Due famiglie immigrate dalle lontane Americhe, sono costrette a vivere nello stesso condominio condividendo il solito cortile in cui suonano e provano i relativi spettacoli a giorni alterni, in nome di un formale quieto vivere e non certo di una reciproca tolleranza. Julieta, argentina, Romeo, brasiliano. Un amore che nasce come “un fiore” nel marciapiede delle miserie umane, ma che ancora una volta è vissuto, da chi lo osserva dall’esterno, come un’offesa per le differenti culture. Due culture che hanno in comune l’orgoglio, l’appartenenza forte e radicata nelle proprie tradizioni, nei propri eccessi.

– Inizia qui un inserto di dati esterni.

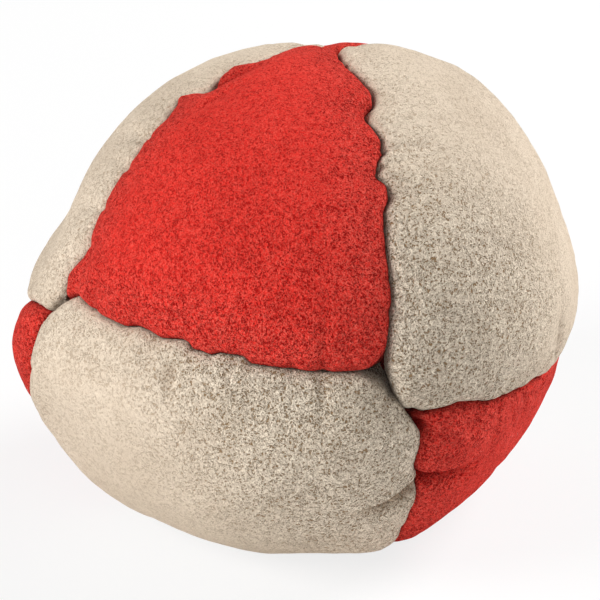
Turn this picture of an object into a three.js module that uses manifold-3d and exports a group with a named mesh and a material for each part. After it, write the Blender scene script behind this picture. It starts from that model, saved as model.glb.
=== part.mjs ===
// A footbag: eight three-sided suede panels, sewn edge to edge round a filling of loose sand.
// It is modelled as it lies after being set down, slumped on a level surface.
// Millimetres, +Z up. The front panel faces -Y. The origin is on the surface, under the middle of the bag.

import * as THREE from 'three';
import { mergeVertices } from 'three/addons/utils/BufferGeometryUtils.js';
import Module from 'manifold-3d';

// The filled bag: a ball that has slumped, a little lower than it is wide, onto a flat underside
const bagRadius = 27;
const bagRise = 26;
const bagFloorDepth = 20.3;
const bagFootRoll = 3;
const panelCrown = 1.2;

// Suede, and the edge of it that is turned into the bag along every seam
const leatherThickness = 1.1;
const seamAllowance = 3.2;
const seamSink = 1.3;
const seamGap = 0.3;
const crestRun = 0.7;

// Sewing: a running stitch through both turned-in edges
const threadDiameter = 0.5;
const threadTail = 1.2;
const stitchPitch = 4.5;
const stitchDepth = 1.7;
const threadClearance = 0.3;
const needleHoleClearance = 0.1;
const needleOverrun = 0.4;

// Sand
const fillingClearance = 0.3;

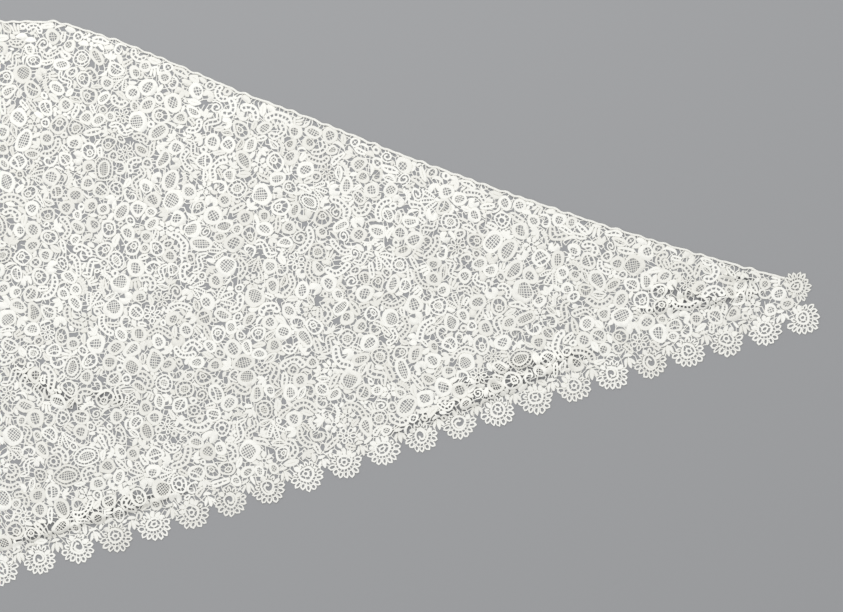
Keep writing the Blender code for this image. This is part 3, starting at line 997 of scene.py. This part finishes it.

Per la prima volta il Coro Ragazzi F.De Andrè si confronta con il padre della drammaturgia occidentale William Shakespeare, e lo fa scegliendo la storia d’amore più popolare di tutti i tempi, già oggetto di molte rivisitazioni in chiave contemporanea ( da Wess side story di Bernstein a Romeo+Giulietta di Luhrmann), ma cercando una chiave espressiva personale, quasi estrema, come se il linguaggio verbale fosse già acquisito per cultura e per appartenenza e l’obiettivo quello di raccontare diversamente: diversamente Shakespeare.
Ci siamo posti davanti al testo come fosse una lunga didascalia di fatti noti, un patrimonio così comune da poterlo dare per scontato, creando una storia fatta prima di tutto di volti, corpi, di suggestioni, una vera partitura di suoni che si calano precisi e puntuali nella storia e in cui il testo diventa davvero evocativo: brevi e pochi ricordi di quello che fu.
Abbiamo rovesciato i personaggi: Tebaldo e Mercuzio sono femmine dominanti, la Balia è un maschio e lo speziale è una sorta di sacerdotessa dei riti candomblé afrobrasiliani.
Forse solo Romeo e Julieta sono sempre gli stessi, in ogni luogo e in ogni tempo, a ricordarci che nessuno come Shakespeare è riuscito a descrivere questo arcano mistero che guida le nostre vite: ‘sulle ali leggere dell’Amore ho scavalcato questi muri. Amore non teme ostacoli.’